The Territorial Building is a government building of the Territory of Hawaiʻi.

==Description==
The building is located at 465 South King Street in downtown Honolulu, Hawaiʻi.
The Territorial Building was designed by the architect Arthur Reynolds, in the Classical Revival architectural style. Building started in 1925 and was finished in 1926. A four-story tower sits atop a two-story base, with decoration only in the public areas. The front includes a large stairway with double landings, with massive columns for decoration. The central lobby has a leaded glass dome depicting the seal of Hawaii.

It is also called Kekuanaoa Building after the royal politician Mataio Kekūanaōʻa (1793–1868).

The building is adjacent to Aliʻiolani Hale and within walking distance of the Hawaiʻi State Capitol, Hawaiʻi State Library, ʻIolani Palace and Kawaiahao Church. The area was placed on the National Register of Historic Places in 1978 as the Hawaii Capital Historic District.

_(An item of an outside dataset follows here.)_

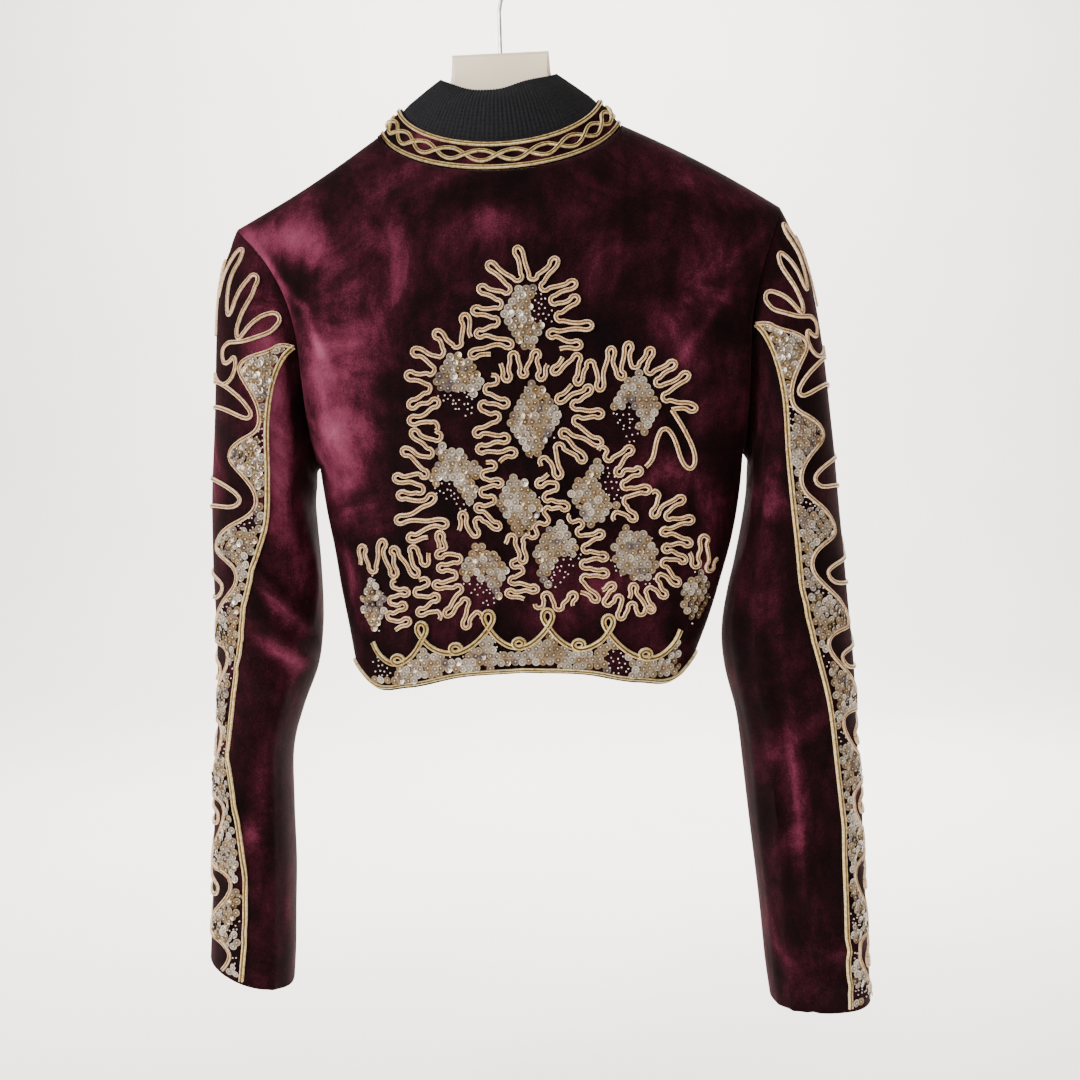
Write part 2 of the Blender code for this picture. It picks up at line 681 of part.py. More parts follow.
def hanger_board():
    """The broad flat board, cut to the shoulders' slope, with its edges eased."""
    outline = board_outline("right")
    outline += [(-x, z) for x, z in reversed(board_outline("left")[1:-1])]
    count = len(outline)
    middle = np.array(outline)
    around = np.roll(middle, -1, axis=0) - np.roll(middle, 1, axis=0)
    inward = np.stack([around[:, 1], -around[:, 0]], axis=1)
    inward /= np.linalg.norm(inward, axis=1, keepdims=True)
    points = []
    for y, ease in ((-0.5, 1), (-0.5, 0), (0.5, 0), (0.5, 1)):
        depth = BOARD_THICK * y + (0 if ease else -math.copysign(BOARD_EDGE, y))
        shift = inward * BOARD_EDGE * ease
        points += [(x, depth, z) for x, z in middle + shift]
    faces = [tuple(range(count)), tuple(range(3 * count, 4 * count))]
    for layer in range(3):
        for k in range(count):
            a, b = layer * count + k, layer * count + (k + 1) % count
            faces.append((a, b, b + count, a + count))
    add_mesh("hanger_board", points, faces, "board")


def hanger_hook():
    """The steel wire hook: a straight stem, then a bend round to the crown over the origin."""
    radius = HOOK_INNER + WIRE / 2
    centre = (0, -HOOK_INNER)
    path = [(0, PLATE_TOP + SEAM), (0, -70), (0, -58), (1.5, -50), (6, -43.5)]
    for angle in np.radians(np.linspace(-50, 200, 22)):
        path.append((centre[0] + radius * math.cos(angle), centre[1] + radius * math.sin(angle)))
    path = np.array(path)
    along = np.gradient(path, axis=0)
    along /= np.linalg.norm(along, axis=1, keepdims=True)
    sides = 8
    points, faces = [], []
    for (x, z), (dx, dz) in zip(path, along):
        for k in range(sides):
            c, s = (WIRE / 2 * f(2 * math.pi * k / sides) for f in (math.cos, math.sin))
            points.append((x - dz * c, s, z + dx * c))
    faces += [tuple(range(sides)), tuple(range(len(points) - sides, len(points)))]
    for i in range(len(path) - 1):
        for k in range(sides):
            a, b = i * sides + k, i * sides + (k + 1) % sides
            faces.append((a, b, b + sides, a + sides))
    add_mesh("hanger_hook", points, faces, "steel")


def clear_scene():
    for thing in list(bpy.data.objects):
        bpy.data.objects.remove(thing, do_unlink=True)


def main():
    clear_scene()
    sleeves = {
        "left": sleeve_grid(-1, LEFT_SLEEVE, LEFT_SLEEVE_FOLDS),
        "right": sleeve_grid(1, RIGHT_SLEEVE, RIGHT_SLEEVE_FOLDS),
    }
    panels = body_panels(sleeves)
    sleeve("left", LEFT_SLEEVE, *sleeves["left"], panels)
    sleeve("right", RIGHT_SLEEVE, *sleeves["right"], panels)
    collar(panels)
    rib_collar()
    collar_cords(panels)
    hem_cords(panels)
    front_cords(panels)
    sleeve_cords("left", panels)
    sleeve_cords("right", panels)
    hanger_board()
    hanger_hook()


main()
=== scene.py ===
"""A cropped velvet jacket worked with couched cord, cup sequins and beads, on a flat hanger.

Tables and sizes are in millimetres and are turned to metres where a mesh is made. +Z is up,
the back of the jacket faces -Y, and +X is the wearer's right.
"""

import math

import bpy
import numpy as np
from mathutils import Matrix, Vector


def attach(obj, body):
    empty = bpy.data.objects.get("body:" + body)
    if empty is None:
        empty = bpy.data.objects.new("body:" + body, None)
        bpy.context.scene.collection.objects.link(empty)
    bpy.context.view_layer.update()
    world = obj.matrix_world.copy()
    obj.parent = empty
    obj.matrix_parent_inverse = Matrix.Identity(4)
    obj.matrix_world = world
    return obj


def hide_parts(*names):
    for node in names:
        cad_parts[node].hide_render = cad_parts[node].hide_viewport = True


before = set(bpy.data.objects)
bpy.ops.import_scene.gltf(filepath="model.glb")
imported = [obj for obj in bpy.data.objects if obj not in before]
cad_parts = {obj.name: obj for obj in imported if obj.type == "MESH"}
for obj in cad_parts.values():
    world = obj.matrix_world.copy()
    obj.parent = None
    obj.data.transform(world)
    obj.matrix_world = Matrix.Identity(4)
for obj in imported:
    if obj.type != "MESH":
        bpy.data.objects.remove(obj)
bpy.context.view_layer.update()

# ---------------------------------------------------------------- camera
# One photograph from a little to the left of the jacket's middle, at chest height.
sight = bpy.data.cameras.new("photograph")
sight.sensor_width, sight.lens, sight.shift_x = 36, 44.3, 30 / 1080
eye = bpy.data.objects.new("photograph", sight)
bpy.context.scene.collection.objects.link(eye)
turn, pitch, roll = (math.radians(angle) for angle in (3, -2.585, -1.8))
ahead = Vector((-math.sin(turn) * math.cos(pitch), math.cos(turn) * math.cos(pitch), math.sin(pitch)))
beside = Vector((math.cos(turn), math.sin(turn), 0))
above = beside.cross(ahead)
stand = Matrix((beside, above, -ahead)).transposed().to_4x4()
place = Matrix.Translation((0.05045, -1.04856, -0.42154))
eye.matrix_world = place @ stand @ Matrix.Rotation(roll, 4, "Z")
bpy.context.scene.camera = eye

# ---------------------------------------------------------------- studio
# A pale floor that curves up into a pale wall a long way behind, and soft light from the
# front left, so that the right side of the jacket falls into shade.


def colour(code, alpha=1.0):
    """An sRGB hex colour as linear values."""
    parts = [int(code[i : i + 2], 16) / 255 for i in (1, 3, 5)]
    return [p / 12.92 if p <= 0.04045 else ((p + 0.055) / 1.055) ** 2.4 for p in parts] + [alpha]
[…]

The Territorial State Office Building was originally designed for the United States Federal Government to house Hawaii Territorial Administrative offices. It now hosts the primary offices of the Public Utilities Commission, the Department of the Attorney General Investigations Division, the Hawaii Criminal Justice Data Center and other state offices.

==In popular culture==
During season nine (1976) of the television series Hawaii Five-O, Steve McGarrett and his men had their offices in the Territorial Building rather than their usual home at the ʻIolani Palace, which was undergoing renovations at the time. In the 2010 remake, the building facade serves as the Hawaii Five-0 (2010 TV series) crime lab.